Ketua DPD La Nyalla Mahmud Mattalitti ikut memprotes ide perpanjangan masa jabatan presiden itu. Menurut dia, penundaan Pemilu 2024 bakal memicu gerakan sosial. “Pemilik negara ini bisa marah dan para elite politik bisa ditawur oleh rakyat,” ujarnya.
La Nyalla menyatakan penyelenggaraan pemilu lima tahunan merupakan sistem yang lahir dari amendemen undang-undang dasar sebagai upaya evaluasi jalannya roda pemerintahan.
“Itu pun rakyat sudah dipaksa memilih calon pemimpin yang terbatas akibat kongsi partai politik lewat skema presidential threshold 20 persen. Lalu sekarang cari akal untuk menunda pemilu. Itu melampaui batas,” kata dia.
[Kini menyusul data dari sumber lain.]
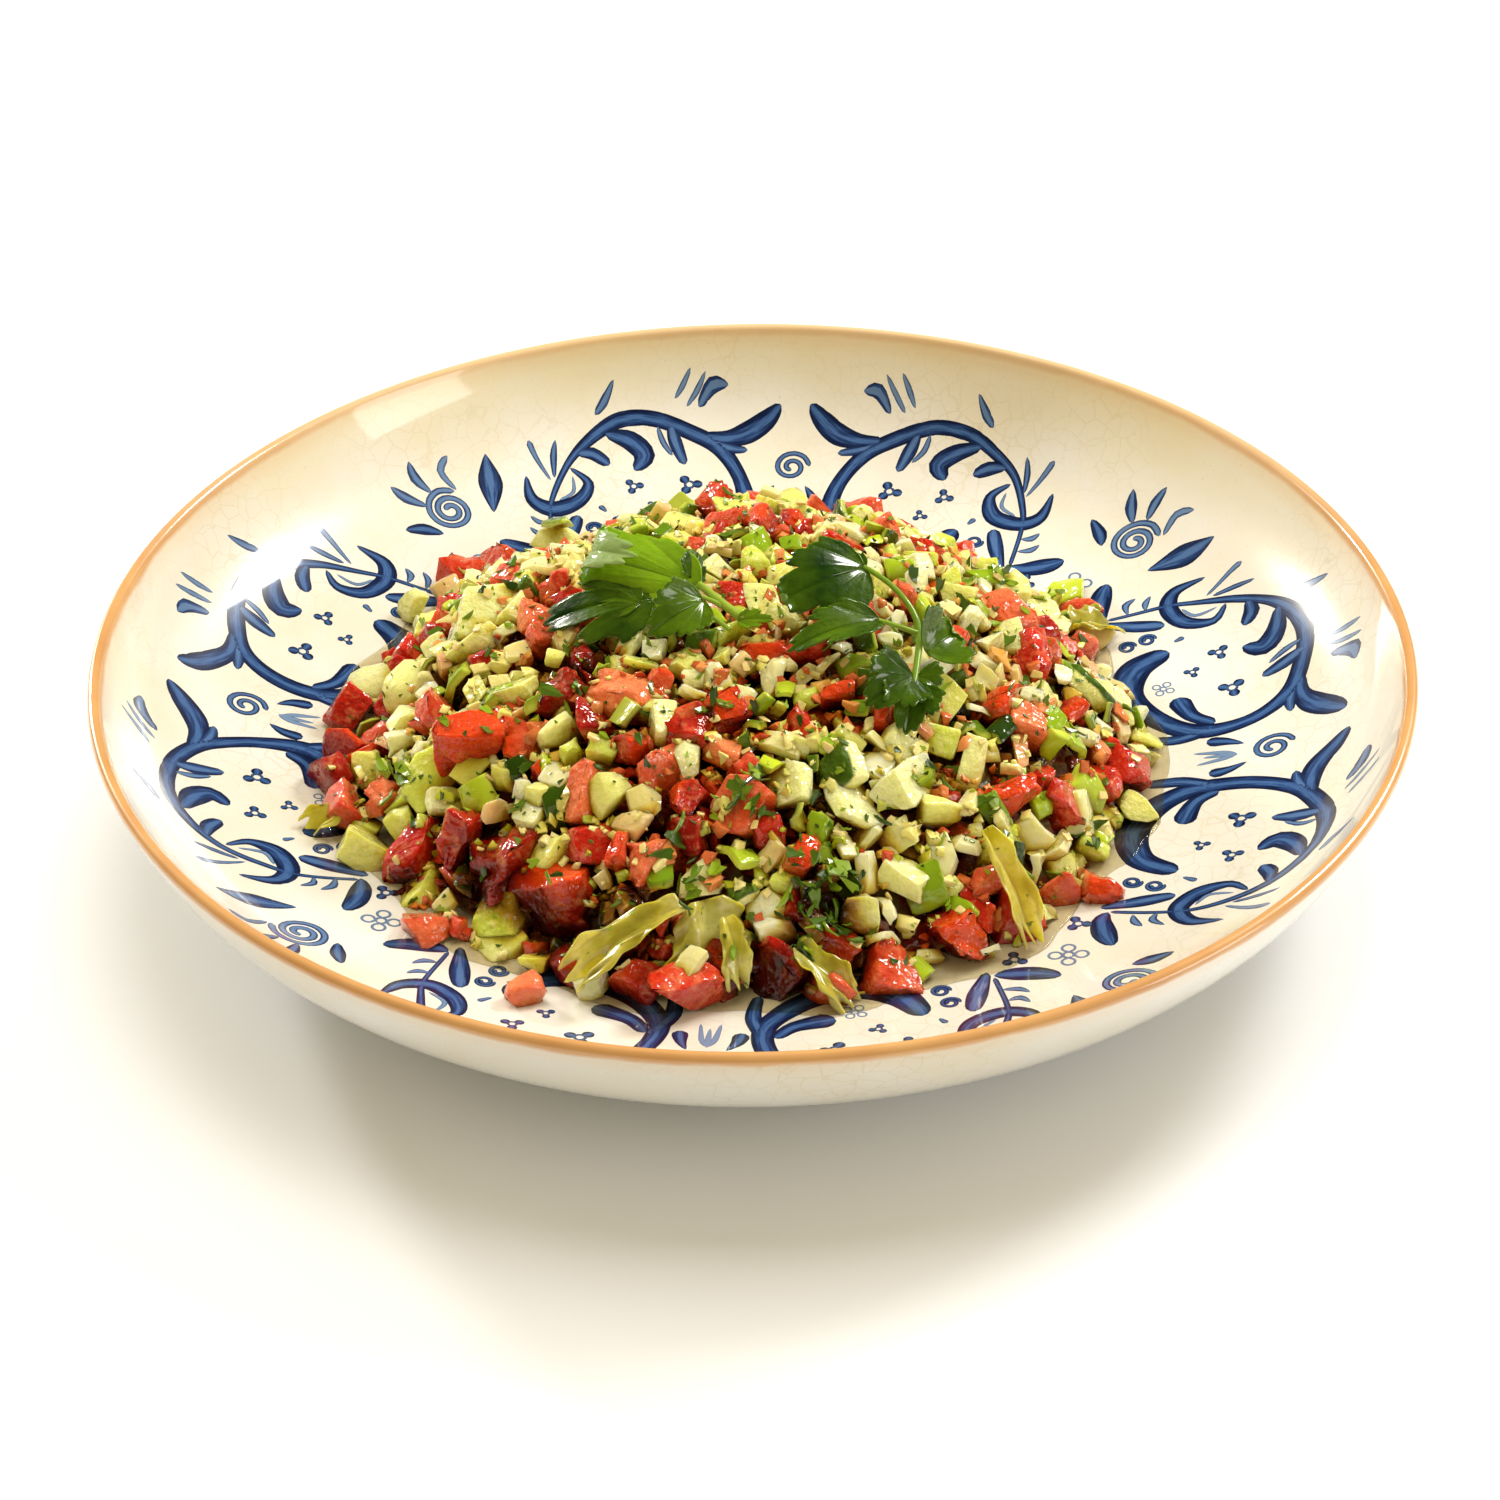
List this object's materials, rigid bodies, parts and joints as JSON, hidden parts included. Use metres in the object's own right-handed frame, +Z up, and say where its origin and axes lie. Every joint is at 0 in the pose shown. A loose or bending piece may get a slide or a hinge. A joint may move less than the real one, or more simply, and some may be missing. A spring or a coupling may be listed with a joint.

Pakar hukum tata negara dari Sekolah Tinggi Hukum Indonesia Jentera, Bivitri Susanti, mengatakan perpanjangan masa jabatan presiden, apa pun dalihnya, sama sekali tidak mewakili keinginan rakyat.
Selama ini tidak ada gerakan masyarakat yang menginginkan Joko Widodo tetap menjabat setelah 2024. “Wacana itu semua difabrikasi oleh survei-survei yang dibayar dan juga oleh buzzer,” kata Bivitri.